-- Instructions for the task --
Your task is to reproduce word for word the lines running from the line containing "const group = new THREE.Group();" to the line containing "zip(*points))), Vector(map(max, zip(*points)))", inclusive. Nothing else belongs in the answer.

####

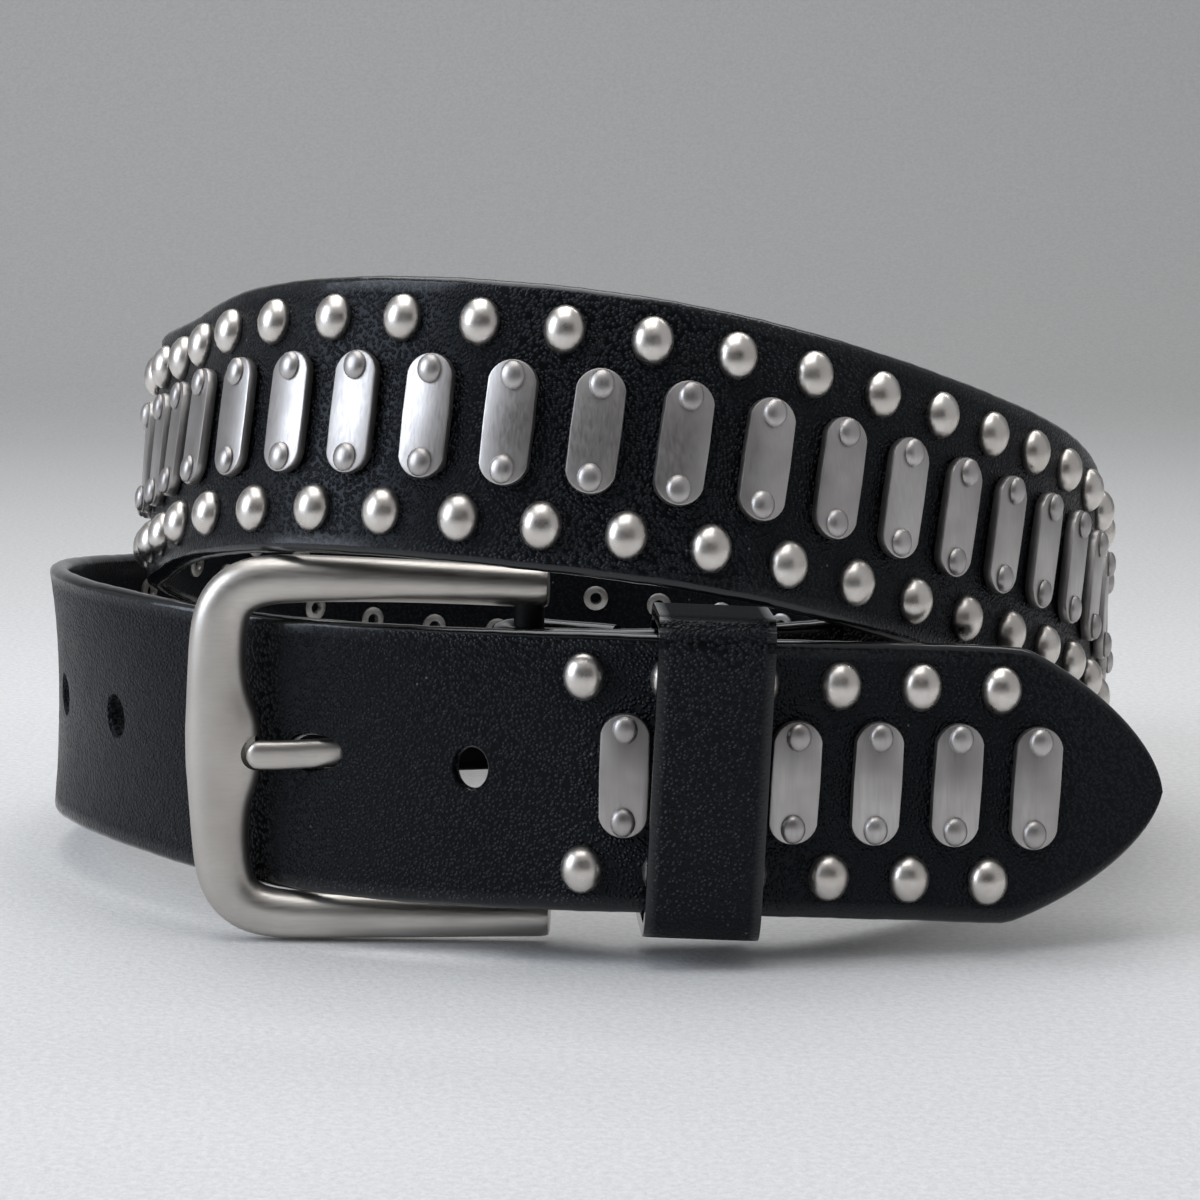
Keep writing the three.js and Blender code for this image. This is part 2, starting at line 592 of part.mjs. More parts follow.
function foldRivet() {
  const frame = strapFrame(rivetLength());
  const lap = strapFrame(lapRivetLength());
  const behind = lap.point.clone().sub(frame.point).dot(frame.out);
  const front = STRAP_THICKNESS / 2 + CLEAR;
  const back = behind - STRAP_THICKNESS / 2 - CLEAR - RIVET_HEAD * Math.sin(FOLD_CLOSING);
  const round = (radius, length, outShift) => new THREE.CylinderGeometry(radius, radius, length, RIVET_SIDES)
    .rotateX(Math.PI / 2)
    .translate(0, 0, outShift);
  const head = (outShift) => round(RIVET_HEAD, RIVET_HEAD_THICKNESS, outShift);
  const shank = round(RIVET_RADIUS, front - back + RIVET_HEAD_THICKNESS, (front + back) / 2);
  const matrix = frameMatrix(frame, 0, 0);
  const parts = [head(front + RIVET_HEAD_THICKNESS / 2), shank, head(back - RIVET_HEAD_THICKNESS / 2)];
  return wasm.Manifold.union(parts.map((part) => solidOf(part.applyMatrix4(matrix))));
}

// Assembly

const leather = { color: 0x15151b, roughness: 0.5, metalness: 0 };
const nickel = { color: 0xb5aea3, roughness: 0.35, metalness: 1 };

function piece(name, solid, look) {
  const mesh = new THREE.Mesh(geometryOf(solid), new THREE.MeshStandardMaterial(look));
  mesh.name = name;
  return mesh;
}

const group = new THREE.Group();
group.add(piece('strap', strap(), leather));
group.add(piece('buckle_frame', buckleFrame(), nickel));
group.add(piece('prong', prong(), nickel));
group.add(piece('keeper', keeper(), leather));
group.add(piece('fold_rivet', foldRivet(), nickel));
plateLengths().forEach((length, i) => {
  group.add(piece(`plate_${String(i + 1).padStart(2, '0')}`, plate(length), nickel));
});

const extent = new THREE.Box3().setFromObject(group);
group.position.set(-(extent.min.x + extent.max.x) / 2, -(extent.min.y + extent.max.y) / 2, -extent.min.z);

export default group;
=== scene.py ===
# %% [markdown]
# # A studded leather belt
#
# The belt is fastened and stands on its edge, coiled in two turns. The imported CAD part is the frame: it
# stays where it is, and the pieces made here are fitted to it. Lengths are in metres, +Z is up, and the
# buckle is at the front, towards -Y.

import math

import bmesh
import bpy
import numpy as np
from mathutils import Matrix, Vector


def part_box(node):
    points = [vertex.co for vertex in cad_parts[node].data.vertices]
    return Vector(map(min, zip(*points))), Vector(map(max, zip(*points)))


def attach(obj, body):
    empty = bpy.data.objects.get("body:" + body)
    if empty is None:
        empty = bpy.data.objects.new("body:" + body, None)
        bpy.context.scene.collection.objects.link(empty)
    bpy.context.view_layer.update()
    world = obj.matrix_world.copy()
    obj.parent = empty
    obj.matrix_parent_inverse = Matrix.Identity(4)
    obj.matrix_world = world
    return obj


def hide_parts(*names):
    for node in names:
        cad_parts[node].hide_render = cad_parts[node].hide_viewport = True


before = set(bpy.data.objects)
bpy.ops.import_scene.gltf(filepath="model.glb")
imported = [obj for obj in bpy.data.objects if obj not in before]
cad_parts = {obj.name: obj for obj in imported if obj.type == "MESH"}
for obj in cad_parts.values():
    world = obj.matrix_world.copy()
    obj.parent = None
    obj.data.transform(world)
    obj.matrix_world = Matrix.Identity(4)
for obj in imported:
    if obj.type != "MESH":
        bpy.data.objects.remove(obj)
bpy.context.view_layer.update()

# %% [markdown]
# ## The strap's route
#
# A real strap is cut flat and then bent by hand. The coil could be drawn with a curve object, but the
# strap also leans and rises, so its route is a short table, read by a natural spline: how far round the
# coil (turn, degrees), how far out, how far the lower edge is lifted off the floor, and how much the top
# edge leans inwards. It is the same table that the CAD part was built from.

# %% Sizes and the route's table
MM = 0.001
STRAP_WIDTH = 40 * MM
STRAP_THICKNESS = 3 * MM
COIL_RADIUS = 83 * MM
CLEAR = 0.3 * MM
HEEL_RADIUS = 2.2 * MM
BUCKLE_HEIGHT = 57 * MM
FOLD_LAP = 12 * MM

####

-- Expected answer --
const group = new THREE.Group();
group.add(piece('strap', strap(), leather));
group.add(piece('buckle_frame', buckleFrame(), nickel));
group.add(piece('prong', prong(), nickel));
group.add(piece('keeper', keeper(), leather));
group.add(piece('fold_rivet', foldRivet(), nickel));
plateLengths().forEach((length, i) => {
  group.add(piece(`plate_${String(i + 1).padStart(2, '0')}`, plate(length), nickel));
});

const extent = new THREE.Box3().setFromObject(group);
group.position.set(-(extent.min.x + extent.max.x) / 2, -(extent.min.y + extent.max.y) / 2, -extent.min.z);

export default group;
=== scene.py ===
# %% [markdown]
# # A studded leather belt
#
# The belt is fastened and stands on its edge, coiled in two turns. The imported CAD part is the frame: it
# stays where it is, and the pieces made here are fitted to it. Lengths are in metres, +Z is up, and the
# buckle is at the front, towards -Y.

import math

import bmesh
import bpy
import numpy as np
from mathutils import Matrix, Vector


def part_box(node):
    points = [vertex.co for vertex in cad_parts[node].data.vertices]
    return Vector(map(min, zip(*points))), Vector(map(max, zip(*points)))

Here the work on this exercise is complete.